Gentlemen (and ladies): Start your laptops.
NASCAR created the Citizen Journalist Media Corps, a group of 28 Websites and blogs approved by the racing organization earlier this month, and those sites will receive media credentials to cover races, AdAge.com reported.
NASCAR blamed empty seats both at its tracks during races and in the press boxes, so managing director of corporate communications Ramsey Poston, who oversees the Citizen Journalist Media Corps project, got to work, according to AdAge.com.

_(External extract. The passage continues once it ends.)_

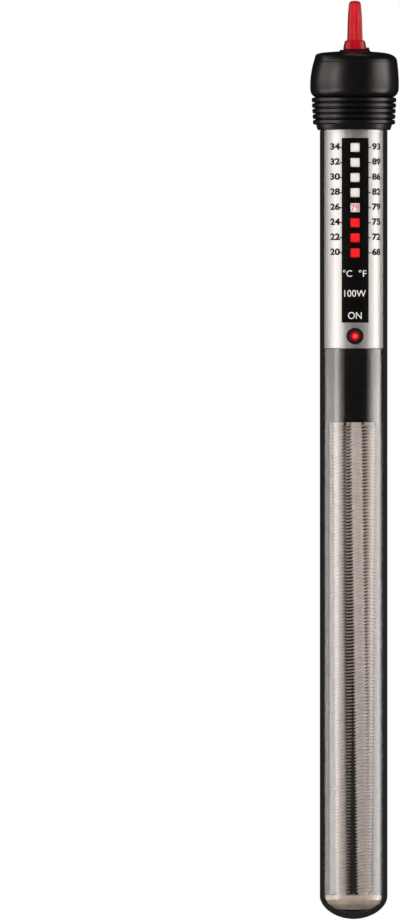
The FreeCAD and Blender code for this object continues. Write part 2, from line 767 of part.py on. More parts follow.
save(make_glass_tube(), "glass_tube")
save(make_head_cap(), "head_cap")
save(make_knob_collar(), "knob_collar")
save(make_cord_gland(), "cord_gland")
save(make_tube_bung(), "tube_bung")
save(make_bung_rings(), "bung_rings")
save(make_shaft_rings(), "shaft_rings")
save(make_label_sleeve(), "label_sleeve")
save(make_lamp_bezel(), "lamp_bezel")
save(make_lamp_lens(), "lamp_lens")
save(make_window_backing(), "window_backing")
save(make_indicator_strip(), "indicator_strip")
save(make_indicator_nut(), "indicator_nut")
save(make_knob_shaft(), "knob_shaft")
save(make_shaft_clip(), "shaft_clip")
save(make_knob(), "knob")
save(make_adjusting_screw(), "adjusting_screw")
save(make_adjusting_nut(), "adjusting_nut")
save(make_chassis(), "chassis_frame")
save(make_shaft_bush(), "shaft_bush")
save(make_stack_insulators(), "stack_insulators")
save(make_terminal(SET_Y, 1), "set_arm_terminal")
save(make_terminal(BIMETAL_Y, -1), "bimetal_terminal")
save(make_stack_plate(), "stack_plate")
save(make_stack_rivets(), "stack_rivets")
save(make_set_arm(), "set_arm")
save(make_set_contact(), "set_contact")
save(make_snap_magnet(), "snap_magnet")
save(make_bimetal_strip(), "bimetal_strip")
save(make_moving_contact(), "moving_contact")
save(make_neon_lamp(), "neon_lamp")
save(make_lamp_holder(), "lamp_holder")
save(make_lamp_resistor(), "lamp_resistor")
save(make_lamp_leads(), "lamp_leads")
save(make_heat_shield(), "heat_shield")
save(make_shield_disc(), "shield_disc")
save(make_element_top(), "element_top_disc")
save(make_element_bottom(), "element_bottom_disc")
save(make_bottom_cushion(), "bottom_cushion")
coil_form = make_coil_form()
for n in range(4):
    save(make_rod(n), "core_rod_" + str(n + 1))
    save(on_rod(coil_form, n), "heating_coil_" + str(n + 1))
save(make_coil_bridges(), "coil_bridges")
save(make_ferrules(), "lead_ferrules")
save(make_lead_sleeving(), "lead_sleeving")
save(make_lead_element(), "lead_wire_element")
save(make_lead_return(), "lead_wire_return")
save(make_lead_supply(), "lead_wire_supply")
save(make_crimp_sleeves(), "crimp_sleeves")
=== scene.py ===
import json
import math

import bmesh
import bpy
import numpy as np
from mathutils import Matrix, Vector


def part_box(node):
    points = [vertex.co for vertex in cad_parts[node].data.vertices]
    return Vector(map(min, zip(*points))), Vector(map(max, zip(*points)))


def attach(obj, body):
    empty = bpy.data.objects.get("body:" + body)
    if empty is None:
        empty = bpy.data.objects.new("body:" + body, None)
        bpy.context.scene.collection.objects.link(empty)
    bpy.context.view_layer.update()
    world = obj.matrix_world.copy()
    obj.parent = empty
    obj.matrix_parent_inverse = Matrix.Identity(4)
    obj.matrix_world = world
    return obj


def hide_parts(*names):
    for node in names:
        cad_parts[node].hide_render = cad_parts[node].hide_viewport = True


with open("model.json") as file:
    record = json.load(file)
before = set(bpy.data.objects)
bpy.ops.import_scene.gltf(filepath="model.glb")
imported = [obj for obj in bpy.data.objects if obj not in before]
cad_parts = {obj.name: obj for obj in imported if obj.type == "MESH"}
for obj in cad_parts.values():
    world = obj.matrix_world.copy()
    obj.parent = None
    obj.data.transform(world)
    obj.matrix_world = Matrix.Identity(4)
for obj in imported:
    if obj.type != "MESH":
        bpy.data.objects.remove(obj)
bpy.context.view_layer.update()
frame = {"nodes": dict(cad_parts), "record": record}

# Drawn sizes are in millimetres and become metres where a mesh is made.
MM = 0.001

# ---------------------------------------------------------------- sizes taken from the frame


def box_mm(node):
    low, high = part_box(node)
    return low / MM, high / MM


glass_high = box_mm("glass_tube")[1]
cap_low, cap_high = box_mm("head_cap")
sleeve_high = box_mm("label_sleeve")[1]
knob_low, knob_high = box_mm("knob")
collar_low, collar_high = box_mm("knob_collar")
gland_low, gland_high = box_mm("cord_gland")
lens_low, lens_high = box_mm("neon_lamp")
shield_low, shield_high = box_mm("heat_shield")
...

Poston and NASCAR, with help from Nielsen Media, found more than 30,000 NASCAR-related Websites and blogs, trimmed that number to about 100, and finally chose the 28 to be granted credentials July 17.
Poston told AdAge.com:
The past 12-18 months, we’ve seen a drop in print media. We’ve not only lost some of the biggest auto-racing writers in the business due to layoffs and cutbacks—people like Jim Pedley of The Kansas City Star, John Sturbin (of the Fort Worth Star-Telegram) and Grant James (of the St. Petersburg Times)—but we’ve lost the papers themselves. We used to get great coverage from the Rocky Mountain (Co.) News, and now it doesn’t even exist. And other papers are simply cutting back coverage. I mean, look at Atlanta. That’s our No. 1 TV market, and The Atlanta Journal-Constitution doesn’t even have a NASCAR beat writer anymore after it let Rick Minter go. They mostly use (the Associated Press wire service).